What needs to be done:
Starting at the line that contains "for index in range(FLUTES //", copy every line down to the line that contains "imported CAD frame.", inclusive, exactly as it stands. Omit all other lines.

Material provided:
Begin

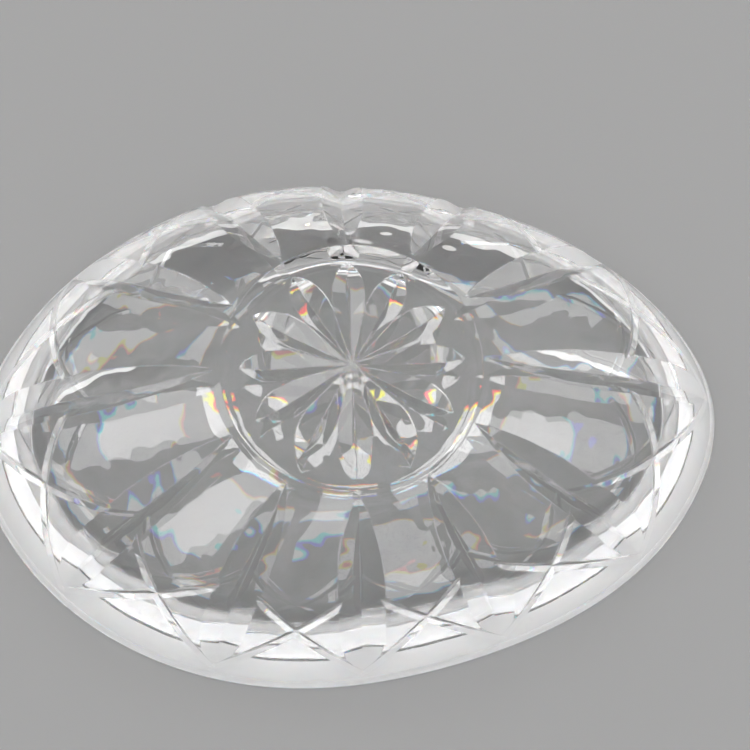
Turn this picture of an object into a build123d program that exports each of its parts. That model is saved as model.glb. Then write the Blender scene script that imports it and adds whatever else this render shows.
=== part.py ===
from build123d import *
import math
import os

# Oval cut-glass dish, one solid piece of clear glass, modelled with its rim down.
# Origin: middle of the plane that the ground rim lies in.  +X is the long axis, towards the
# slightly narrower end, and +Z goes up through the middle of the foot.  Millimetres.

# Overall
LENGTH = 129.8
WIDTH = 90.4
HEIGHT = 27.5
FOOT_RADIUS = 20.3
EGG = 0.85              # how much one end of the oval is fuller than the other
END_POINT = 1.4         # how far the two ends run out past an ellipse
END_SHARPNESS = 36      # how narrow those points are

# Outside of the wall, from the foot's edge (share 0) to the rim (share 1)
WALL_SLOPE = 0.60       # share of the height that the straight slope takes
WALL_CURL = 6.5         # how late the wall turns down to the rim

# Plain band at the rim
RIM_THICKNESS = 9.0     # width of the ground face that the dish stands on
BAND_SHARE = 0.97       # share of the wall where the band starts
BAND_STEP = 0.3         # how far the band stands proud of the wall
EDGE_ROUND = 0.5
MOUTH_BEVEL = 0.5

# Hollow, from its flat floor (share 0) to its mouth (share 1)
FLOOR_THICKNESS = 6.5
FLOOR_RADIUS = 18.0
HOLLOW_SLOPE = 0.60     # share of the depth that the straight slope takes
HOLLOW_CURL = 16.0      # how late the inside turns down to the mouth
HOLLOW_CORNER = 0.12    # softness of the corner round the floor

# Twelve mitred flutes down the wall
FLUTES = 12
FLUTE_DEPTH = 2.15
FLUTE_HALF_ANGLE = 60.0
TIP_GAP = 0.03          # how much a flute is held off the foot's edge at its point
FLUTE_END = 0.965       # share of the wall where a flute runs out
FLUTE_RISE = 0.55       # share of the flute over which it reaches full depth
FLUTE_FALL = 0.80       # share of the flute where it starts to run out

# Crossed mitre lines between the flutes
CROSS_DEPTH = 0.45
CROSS_HALF_ANGLE = 60.0
CROSS_LOW = 0.95        # share of the wall where a line leaves one flute
CROSS_HIGH = 0.52       # share of the wall where it reaches the next flute

# Star of leaf-shaped points cut in the foot
STAR_REACH = 17.2
STAR_DEPTH = 1.0        # at the middle of the foot
STAR_SWELL = 2.3        # how much deeper the leaves get on the way out
STAR_HALF_ANGLE = 58.0

CUTTER_HEIGHT = 4.0
SECTION_POINTS = 36
STEP_ANGLE = 2 * math.pi / FLUTES


def rim_radius(angle):
    """Distance from the foot's axis to the outside of the rim."""
    half_length = LENGTH / 2 - END_POINT
    half_width = WIDTH / 2
    ellipse = half_length * half_width / math.hypot(
        half_width * math.cos(angle), half_length * math.sin(angle)
    )
    egg = EGG * (math.cos(angle) - math.cos(3 * angle))
    return ellipse - egg + END_POINT * math.cos(angle) ** END_SHARPNESS


def wall_height(share):
    """Height of the outside of the wall at a share of the way out to the rim."""
    return HEIGHT * (1 - WALL_SLOPE * share - (1 - WALL_SLOPE) * share**WALL_CURL)


def wall_radius(angle, share):
    """Distance from the foot's axis to the outside of the wall, inside the band."""
    return FOOT_RADIUS + (rim_radius(angle) - BAND_STEP - FOOT_RADIUS) * share


def wall_point(angle, share):
    """Point on the outside of the wall."""
    radius = wall_radius(angle, share)
    return Vector(radius * math.cos(angle), radius * math.sin(angle), wall_height(share))


def wall_normal(angle, share):
    """Outward direction of the wall, from two short steps along it."""
    step = 1e-4
    around = wall_point(angle + step, share) - wall_point(angle - step, share)
    outward = wall_point(angle, share + step) - wall_point(angle, max(share - step, 0.0))
    return outward.cross(around).normalized()


def oval_face(radius_at, height):
    """Flat oval whose radius is given by a function of the angle."""
    points = []
    for index in range(SECTION_POINTS):
        angle = 2 * math.pi * index / SECTION_POINTS
        radius = radius_at(angle)
        points.append((radius * math.cos(angle), radius * math.sin(angle), height))
    return make_face(Spline(points, periodic=True))


def outer_body():
    """Solid inside the outside of the wall."""
    shares = (1.0, 0.95, 0.88, 0.78, 0.62, 0.42, 0.2, 0.0)
    sections = []
    for share in shares:
        sections.append(oval_face(lambda angle: wall_radius(angle, share), wall_height(share)))
    return loft(sections)


def rim_band():
    """Plain band round the rim, standing a little proud of the wall."""
    rim = oval_face(rim_radius, 0)
    top = oval_face(
        lambda angle: wall_radius(angle, BAND_SHARE) + BAND_STEP, wall_height(BAND_SHARE)
    )
    return loft([rim, top], ruled=True)


def hollow_radius(angle, share):
    """Distance from the axis to the inside of the bowl, from its flat floor to the mouth."""
    return FLOOR_RADIUS + (rim_radius(angle) - RIM_THICKNESS - FLOOR_RADIUS) * share


def hollow_height(share):
    """Height of the inside of the bowl, leaving the flat floor in a soft corner."""
    depth = HEIGHT - FLOOR_THICKNESS
    corner = HOLLOW_CORNER
    full = math.hypot(1.0, corner) - corner
    eased = (math.hypot(share, corner) - corner) / full
    return depth * (1 - HOLLOW_SLOPE * eased - (1 - HOLLOW_SLOPE) * share**HOLLOW_CURL)


def hollow():
    """Smooth bowl of the inside, reaching a little below the rim plane."""
    sections = []
    for share in (1.0, 0.985, 0.96, 0.92, 0.85, 0.7, 0.5, 0.32, 0.18, 0.08, 0.0):
        sections.append(oval_face(lambda angle: hollow_radius(angle, share), hollow_height(share)))
    bowl = loft(sections)
    mouth = extrude(oval_face(lambda angle: hollow_radius(angle, 1.0), 0), -1)
    low = oval_face(lambda angle: hollow_radius(angle, 1.0) + 2 * MOUTH_BEVEL, -MOUTH_BEVEL)
    high = oval_face(lambda angle: hollow_radius(angle, 1.0), MOUTH_BEVEL)
    return bowl + mouth + loft([low, high], ruled=True)


def mitre(stations, half_angle):
    """V-shaped cutter through stations of (keel point, direction out of the glass)."""
    half_width = CUTTER_HEIGHT * math.tan(math.radians(half_angle))
    sections = []
    for index, (keel, out) in enumerate(stations):
        before = stations[max(index - 1, 0)][0]
        after = stations[min(index + 1, len(stations) - 1)][0]
        side = (after - before).cross(out).normalized()
        top = keel + out * CUTTER_HEIGHT
        sections.append(
            make_face(Polyline(keel, top + side * half_width, top - side * half_width, close=True))
        )
    return loft(sections)


def flute(angle):
    """Cutter of one flute: a point at the foot's edge, full depth, a point by the rim."""
    stations = []
    for part in (-0.06, 0.0, 0.07, 0.16, 0.28, 0.42, FLUTE_RISE, FLUTE_FALL, 0.87, 0.94, 1.0, 1.03):
        if part < FLUTE_RISE:
            depth = FLUTE_DEPTH * (1 - (1 - part / FLUTE_RISE) ** 2)
        elif part > FLUTE_FALL:
            depth = FLUTE_DEPTH * (1 - ((part - FLUTE_FALL) / (1 - FLUTE_FALL)) ** 2)
        else:
            depth = FLUTE_DEPTH
        share = part * FLUTE_END
        out = wall_normal(angle, max(share, 0.0))
        place = wall_point(angle, max(share, 0.0))
        if share < 0:
            slope = wall_point(angle, 0.01) - wall_point(angle, 0.0)
            place = place + slope * (share / 0.01)
        stations.append((place - out * (depth - TIP_GAP), out))
    return mitre(stations, FLUTE_HALF_ANGLE)


def cross_line(angle, turn):
    """Cutter of one mitre line, from the low end of a flute to the side of the next."""
    stations = []
    for part in (0.0, 0.25, 0.5, 0.75, 1.0):
        share = CROSS_LOW + (CROSS_HIGH - CROSS_LOW) * part
        here = angle + turn * STEP_ANGLE * part
        out = wall_normal(here, share)
        stations.append((wall_point(here, share) - out * CROSS_DEPTH, out))
    return mitre(stations, CROSS_HALF_ANGLE)


def star_cut(angle):
    """Cutter of two opposite leaves of the star, through the middle of the foot."""
    across = Vector(math.cos(angle), math.sin(angle), 0)
    out = Vector(0, 0, 1)
    stations = []
    for part in (-1.05, -0.98, -0.88, -0.75, -0.6, -0.4, -0.2, 0, 0.2, 0.4, 0.6, 0.75, 0.88, 0.98, 1.05):
        depth = STAR_DEPTH * (1 + STAR_SWELL * part**2) * (1 - part**4)
        stations.append((across * (STAR_REACH * part) + out * (HEIGHT - depth), out))
    return mitre(stations, STAR_HALF_ANGLE)


def dish():
    """The glass dish."""
    glass = outer_body() + rim_band()
    rim_edges = glass.edges().filter_by(lambda edge: abs(edge.center().Z) < 0.01)
    glass = fillet(rim_edges, EDGE_ROUND) - hollow()
    cutters = []
    for index in range(FLUTES):
        angle = index * STEP_ANGLE
        cutters.append(flute(angle))
        for turn in (-1, 1):
            cutters.append(cross_line(angle, turn))
    for index in range(FLUTES // 2):
        cutters.append(star_cut(index * STEP_ANGLE))
    for cutter in cutters:
        glass = glass - cutter
    return glass


os.makedirs("parts", exist_ok=True)
glass_dish = dish()
export_step(glass_dish, "parts/glass_dish.step")
print("volume", round(glass_dish.volume, 1), "box", glass_dish.bounding_box())
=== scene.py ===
"""Looks of the oval cut-glass dish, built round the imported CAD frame.

Metres, +Z up, the dish standing on its rim.  The glass is one closed mesh: the smooth blank is
made from rings, and the flutes, mitre lines and star are cut out of it with V-edged cutters.
A share is how far out along the wall or the hollow a point is, from 0 at the foot or the flat
floor to 1 at the rim.
"""

import math

import bmesh
import bpy
import numpy as np
from mathutils import Matrix, Vector


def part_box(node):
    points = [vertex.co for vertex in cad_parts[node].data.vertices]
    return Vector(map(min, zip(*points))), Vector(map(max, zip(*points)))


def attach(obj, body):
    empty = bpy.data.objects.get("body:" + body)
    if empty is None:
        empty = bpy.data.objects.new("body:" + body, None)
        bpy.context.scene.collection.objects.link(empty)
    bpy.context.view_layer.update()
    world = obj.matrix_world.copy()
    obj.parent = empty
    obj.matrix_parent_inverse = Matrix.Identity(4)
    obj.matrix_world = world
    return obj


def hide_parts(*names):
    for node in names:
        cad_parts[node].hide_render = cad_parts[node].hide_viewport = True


MM = 0.001

# Wall and hollow, the same shape as the CAD part
LENGTH = 129.8 * MM
WIDTH = 90.4 * MM
HEIGHT = 27.5 * MM
FOOT_RADIUS = 20.3 * MM
EGG = 0.85 * MM             # how much one end of the oval is fuller than the other
END_POINT = 1.4 * MM        # how far the two ends run out past an ellipse
END_SHARPNESS = 36
WALL_SLOPE = 0.60           # share of the height that the straight slope takes
WALL_CURL = 6.5             # how late the wall turns down to the rim
RIM_THICKNESS = 9.0 * MM    # width of the ground face that the dish stands on
BAND_SHARE = 0.97           # where the plain band at the rim starts
BAND_STEP = 0.3 * MM
FLOOR_THICKNESS = 6.5 * MM
FLOOR_RADIUS = 18.0 * MM
HOLLOW_SLOPE = 0.60
HOLLOW_CURL = 16.0
HOLLOW_CORNER = 0.12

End

Response to the exercise:
    for index in range(FLUTES // 2):
        cutters.append(star_cut(index * STEP_ANGLE))
    for cutter in cutters:
        glass = glass - cutter
    return glass


os.makedirs("parts", exist_ok=True)
glass_dish = dish()
export_step(glass_dish, "parts/glass_dish.step")
print("volume", round(glass_dish.volume, 1), "box", glass_dish.bounding_box())
=== scene.py ===
"""Looks of the oval cut-glass dish, built round the imported CAD frame.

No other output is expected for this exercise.